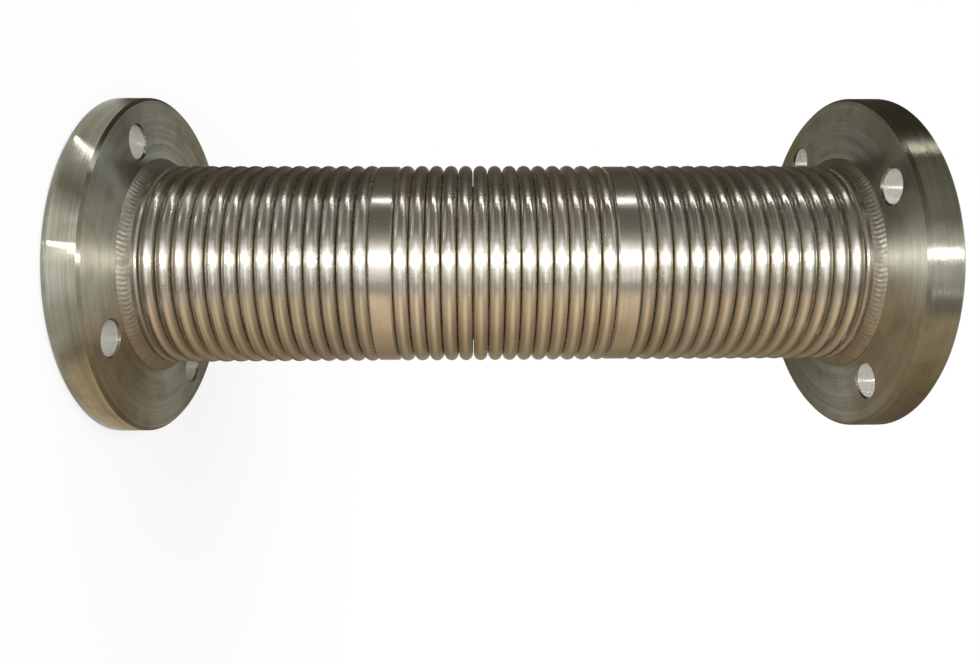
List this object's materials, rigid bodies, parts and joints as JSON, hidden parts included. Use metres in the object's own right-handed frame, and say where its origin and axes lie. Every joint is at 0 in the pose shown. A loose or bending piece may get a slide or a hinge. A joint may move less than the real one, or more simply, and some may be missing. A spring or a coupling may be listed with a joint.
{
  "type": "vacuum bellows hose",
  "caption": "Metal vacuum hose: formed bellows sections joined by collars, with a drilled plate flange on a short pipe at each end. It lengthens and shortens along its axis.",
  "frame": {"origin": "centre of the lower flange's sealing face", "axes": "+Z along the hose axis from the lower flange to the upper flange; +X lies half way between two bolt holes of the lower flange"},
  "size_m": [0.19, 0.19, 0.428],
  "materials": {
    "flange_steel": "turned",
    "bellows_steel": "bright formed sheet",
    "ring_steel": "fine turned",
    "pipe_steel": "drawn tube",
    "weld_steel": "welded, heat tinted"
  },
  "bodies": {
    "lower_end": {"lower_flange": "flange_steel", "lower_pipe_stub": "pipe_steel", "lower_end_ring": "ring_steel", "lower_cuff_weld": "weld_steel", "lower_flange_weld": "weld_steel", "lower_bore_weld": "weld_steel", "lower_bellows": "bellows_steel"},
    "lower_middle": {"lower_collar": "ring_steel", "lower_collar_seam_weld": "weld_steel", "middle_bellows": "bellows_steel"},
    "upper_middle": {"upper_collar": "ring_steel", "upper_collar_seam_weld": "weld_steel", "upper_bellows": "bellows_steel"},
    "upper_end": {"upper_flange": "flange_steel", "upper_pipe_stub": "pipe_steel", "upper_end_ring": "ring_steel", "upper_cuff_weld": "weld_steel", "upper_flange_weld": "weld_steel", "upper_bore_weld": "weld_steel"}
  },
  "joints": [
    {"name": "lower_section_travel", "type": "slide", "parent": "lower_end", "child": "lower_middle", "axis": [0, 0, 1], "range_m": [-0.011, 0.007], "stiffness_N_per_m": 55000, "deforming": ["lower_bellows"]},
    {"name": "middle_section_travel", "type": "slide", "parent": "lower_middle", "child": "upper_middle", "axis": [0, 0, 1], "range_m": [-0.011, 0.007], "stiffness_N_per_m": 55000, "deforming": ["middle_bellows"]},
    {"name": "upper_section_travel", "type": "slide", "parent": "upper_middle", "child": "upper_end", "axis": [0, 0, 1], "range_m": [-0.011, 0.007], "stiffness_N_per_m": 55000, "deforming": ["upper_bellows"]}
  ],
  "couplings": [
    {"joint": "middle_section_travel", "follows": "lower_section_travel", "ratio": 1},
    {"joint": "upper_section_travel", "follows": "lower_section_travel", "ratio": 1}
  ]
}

──────────

§ **Aim**:
Identify every line above that includes the word "bodies", and show those lines.

§ **Worked solution**:
List this object's materials, rigid bodies, parts and joints as JSON, hidden parts included. Use metres in the object's own right-handed frame, and say where its origin and axes lie. Every joint is at 0 in the pose shown. A loose or bending piece may get a slide or a hinge. A joint may move less than the real one, or more simply, and some may be missing. A spring or a coupling may be listed with a joint.
  "bodies": {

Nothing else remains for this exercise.